Comment le ministre se défend-il ?

À Mediapart, François de Rugy a expliqué qu'il s'agissait de "dîners informels liés à l'exercice de ses fonctions". Tout au long de la journée, il a ensuite martelé que ces rendez-vous rentraient dans le cadre d'une tâche de représentation, où il rencontrait notamment des personnalités issues de la société civile, des grands patrons, des intellectuels, des artistes… Pour lui, c'était une manière de "garder le contact avec la société". Il se défend d'avoir organisé des dîners "people" mais parle plutôt d'une dizaine de "dîners de travail" en quelques mois.

François de Rugy a notamment réagi à la parution de photos d'une soirée de Saint-Valentin, où le ministre apparaît à une table parsemée de pétales de rose : "Je trouve ça assez anecdotique. Ce qui m'est reproché, c'est qu'il y avait des pétales de roses sur une nappe blanche. C'était quelques chose d'inopportun, un dîner à deux dans le salon du rez-de-chaussée de l'Assemblée au lieu d'être dans la salle à manger du premier étage de l'Assemblée. Ça n'a pas coûté un euro à l'Assemblée nationale."

Quelle est l'attitude de l'opposition ?

Sans surprise, l'opposition a critiqué l'organisation de ces rendez-vous, qu'elle juge opaque, comme le faste des menus. "Je remercie l’écologiste de châteaux pour les conseils de vertu et d’exemplarité qu’il nous a conférés comme Président de l’Assemblée", a taclé l'Insoumis Adrien Quatennens. "Pendant qu’il mangeait du gros homard arrosé de bon vin, je m’employais à scanner mes tickets de caisse de la pizzeria d’en face." "Très en colère", le député LR Julien Aubert a demandé "la transparence sur les dépenses 'professionnelles'" de François de Rugy, évoquant sa "tartuferie".
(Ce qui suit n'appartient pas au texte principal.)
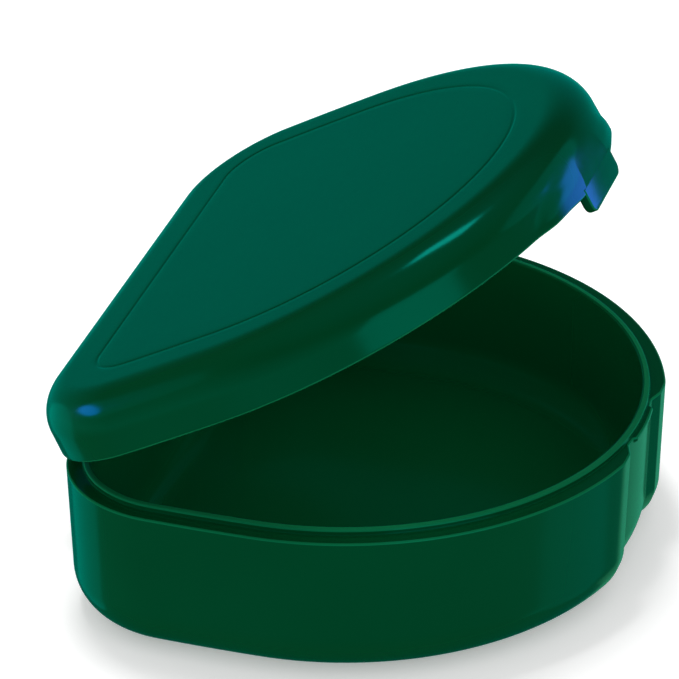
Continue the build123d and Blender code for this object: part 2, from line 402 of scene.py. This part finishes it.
def loft(name, sections, painted_highlight=()):
    """A closed solid through sections of equally many 3-D points, in millimetres. The faces
    after the listed sections take the second material, a lighter green that paints a highlight on
    rounded edges."""
    count = len(sections[0])
    points = [tuple(value * MM for value in p) for section in sections for p in section]
    faces = [tuple(range(count)), tuple(range(len(points) - count, len(points)))]
    for level in range(len(sections) - 1):
        for i in range(count):
            j = (i + 1) % count
            low, high = level * count, (level + 1) * count
            faces.append((low + i, low + j, high + j, high + i))
    mesh = bpy.data.meshes.new(name)
    mesh.from_pydata(points, [], faces)
    for level in painted_highlight:
        for polygon in mesh.polygons[2 + level * count:2 + (level + 1) * count]:
            polygon.material_index = 1
    return finished_object(name, mesh)


def tab():
    """The flat latch tab: rounded round its front, more strongly chamfered round its back."""
    front = FRONT_Y - TAB_PROUD
    back = front + TAB_THICKNESS
    sections = []
    for cosine, sine in reversed(quarter(4)):
        inset = TAB_EDGE_RADIUS * (1 - cosine)
        y = front + TAB_EDGE_RADIUS * (1 - sine)
        sections.append([(x, y, z) for x, z in rounded_plate_outline(inset)])
    for cosine, sine in quarter(4):
        inset = TAB_BACK_CHAMFER * (1 - cosine)
        y = back - TAB_BACK_CHAMFER * (1 - sine)
        sections.append([(x, y, z) for x, z in rounded_plate_outline(inset)])
    # the front rounded edge takes the lighter green: a painted highlight
    return loft("tab", sections, range(4))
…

La députée Delphine Batho a pour sa part demandé la démission du ministre. "L'argent public n'est pas fait pour organiser des dîners privés fastueux", a dénoncé l'ancienne ministre de l'Écologie de François Hollande. "On est sur une débauche de moyens pour des dîners avec des amis qu'il qualifie lui-même d'informels. Ce n'est pas de la représentation et d'ailleurs beaucoup de ceux qui ont exercé des fonctions officielles n'ont jamais eu ce type de pratiques aux frais de l'Assemblée nationale et de l'État", a-t-elle asséné. 

Comment réagissent le gouvernement et la majorité ?
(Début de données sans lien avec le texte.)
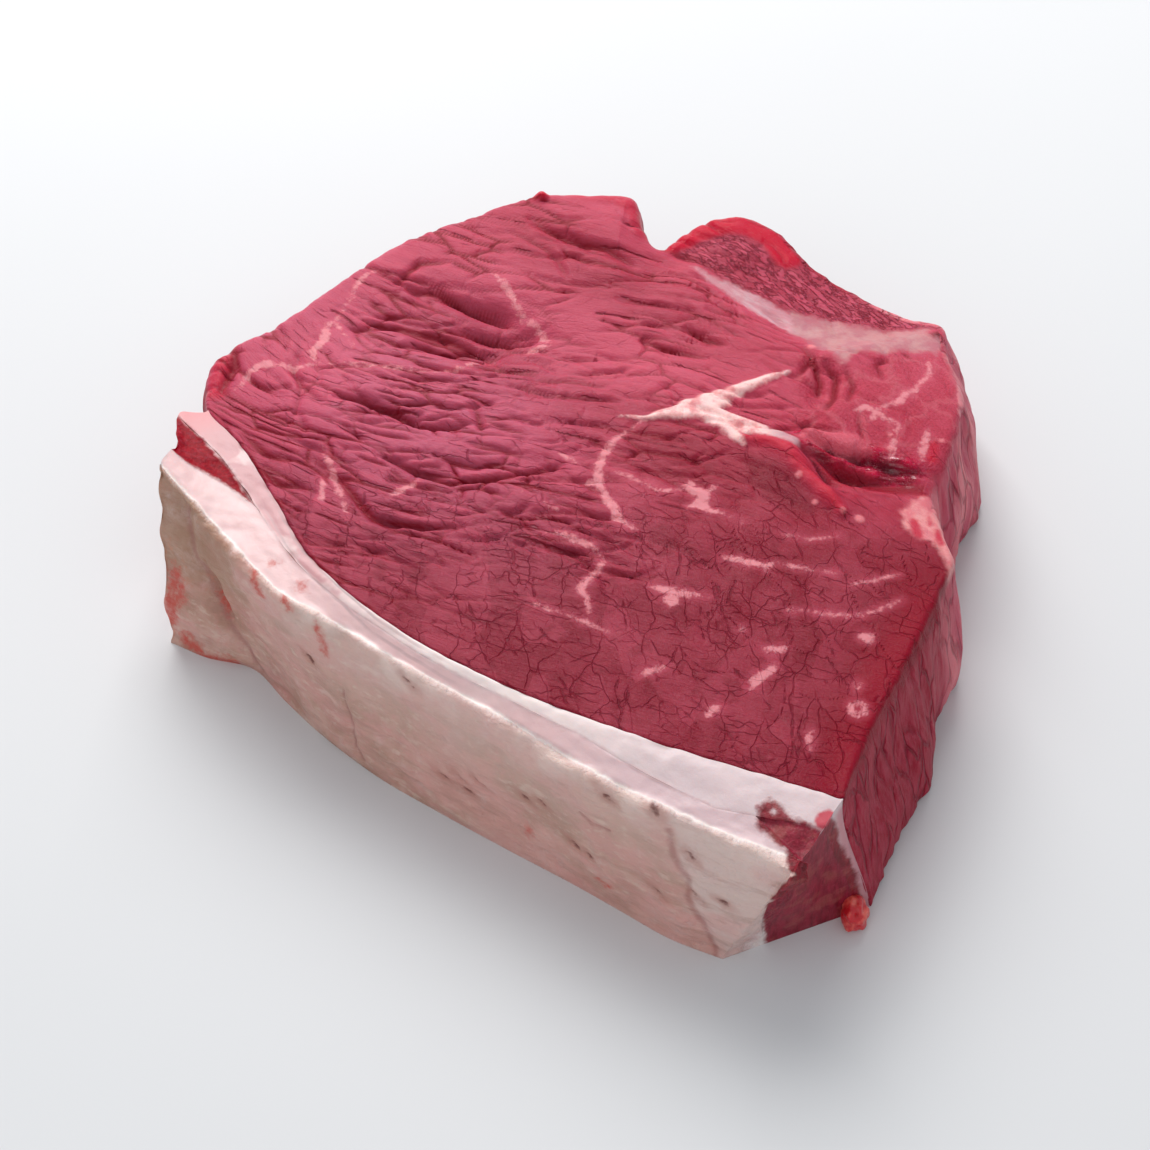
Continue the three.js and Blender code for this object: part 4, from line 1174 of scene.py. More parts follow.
# Folds in it: path, half width, how deep they cut.
FOLDS = [
    ([[0.09, 0.295], [0.102, 0.435], [0.118, 0.58]], 1.5, 1.7),
    ([[0.358, 0.41], [0.378, 0.835], [0.397, 0.92]], 1.2, 0.7),
    ([[0.845, 0.12], [0.866, 0.25], [0.9, 0.36], [0.913, 0.52], [0.955, 0.75], [0.99, 0.99]], 2.2, 0.6),
    ([[0.05, 0.1], [0.07, 0.3], [0.11, 0.62], [0.16, 0.95]], 3.0, 1.2),
    ([[0.735, 0.3], [0.755, 0.34], [0.78, 0.33]], 1.2, 0.6),
]
# Small slanting pits in it: place, depth.
PITS = [
    (0.53, 0.645), (0.558, 0.585), (0.587, 0.525), (0.57, 0.675), (0.658, 0.44), (0.682, 0.41),
    (0.76, 0.075), (0.817, 0.01), (0.747, 0.585), (0.772, 0.605), (0.875, 0.6), (0.918, 0.475),
    (0.955, 0.435), (0.885, 0.2), (0.46, 0.05), (0.3, 0.32),
]
PIT_RADIUS = 0.7
# Small blood spots on the fat's cut face: x, y, radius.
CUT_SPOTS = [(-44.3, -53.2, 0.4), (-34.2, -54.8, 0.7), (-35.4, -54.6, 0.5), (-0.3, -59.0, 0.5)]
# Where the dark muscle shows on the cut face, with a paler spot in it and a red one beside it.
DARK_PATCH = [
    [80.8, -39.8], [81.6, -36.6], [84.4, -36.2], [87.6, -37.2], [90.6, -36.6], [95.9, -36], [99, -34.8],
    [104, -35], [106, -48], [95.3, -48.5], [92, -44.6], [87.3, -44], [83.2, -43.2],
]
PALE_SPOT = (84.6, -38.4, 0.1)
RED_SPOT = np.array([94.2, -33.4, 38.6])
RED_SPOT_RADIUS = 2.3
CAP_SEED = 41
cap_bumps = Noise(CAP_SEED)


def skin_marks(place, depth):
    """Marks of the fat's outer face, as distances in mm inside each: stains, folds and pits."""
    along_skin, down_skin = place * FAT_LENGTH, depth * FAT_DEPTH
    scale = np.array([FAT_LENGTH, FAT_DEPTH])
    stains = [stroke(along_skin, down_skin, np.array(path) * scale, half)[0] for path, half in STAINS]
    folds = [stroke(along_skin, down_skin, np.array(path) * scale)[0] for path, _, _ in FOLDS]
    pits = []
    for pit_place, pit_depth in PITS:
        aside, down = along_skin - pit_place * FAT_LENGTH, down_skin - pit_depth * FAT_DEPTH
        pits.append(PIT_RADIUS - np.hypot(0.4 * aside, 1.3 * (down - 0.3 * aside)))
    return np.max(stains, axis=0), folds, np.max(pits, axis=0)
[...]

À l'issue du Conseil des ministres, Sibeth Ndiaye, la porte-parole du gouvernement, a affirmé que François de Rugy conservait la confiance du président et du Premier ministre. Officiellement, donc, il n'est pas question d'une démission. Mais cette polémique trouble certains membres de l'équipe gouvernementale, qui expliquent à Europe 1 que ces photos étaient connues depuis longtemps. "Pourquoi sortent-elles aujourd'hui ?", s'interroge-t-on. Mercredi, le ministre a présenté avec sa secrétaire d'État, Brune Poirson, une loi sur l'économie circulaire et la lutte contre le gaspillage. Le timing de cette affaire est donc l'une des questions en suspens après la publication de l'article de Mediapart.
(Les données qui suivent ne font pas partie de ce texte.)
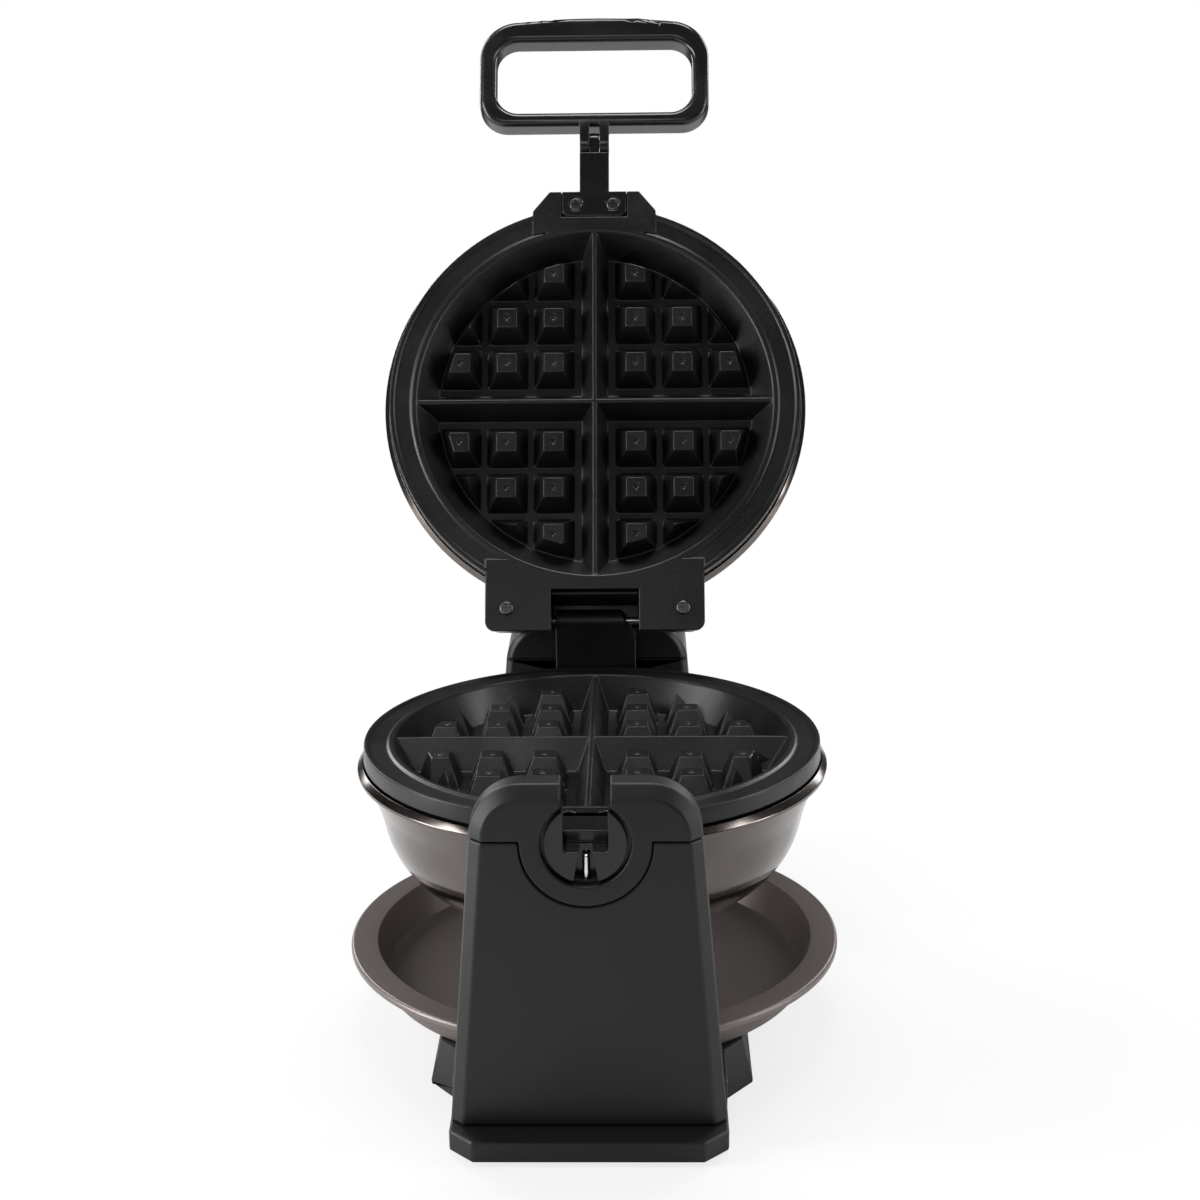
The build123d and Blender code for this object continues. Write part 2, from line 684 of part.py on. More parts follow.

Une grande partie de la majorité a, logiquement, défendu le ministre. Mais dans les rangs de la Macronie, certains se sont montrés peu amènes avec ce comportement. "C'est scandaleux cette histoire. C'est précisément ce que nous ont reproché les gilets jaunes ! Cela risque d'accréditer l'idée que les ministres sont pleins aux as et se gavent en profitant de l'argent public. Symboliquement, c'est très lourd", peste auprès du Monde un cadre de LREM, pour qui le ministre peut "difficilement rester" en fonction.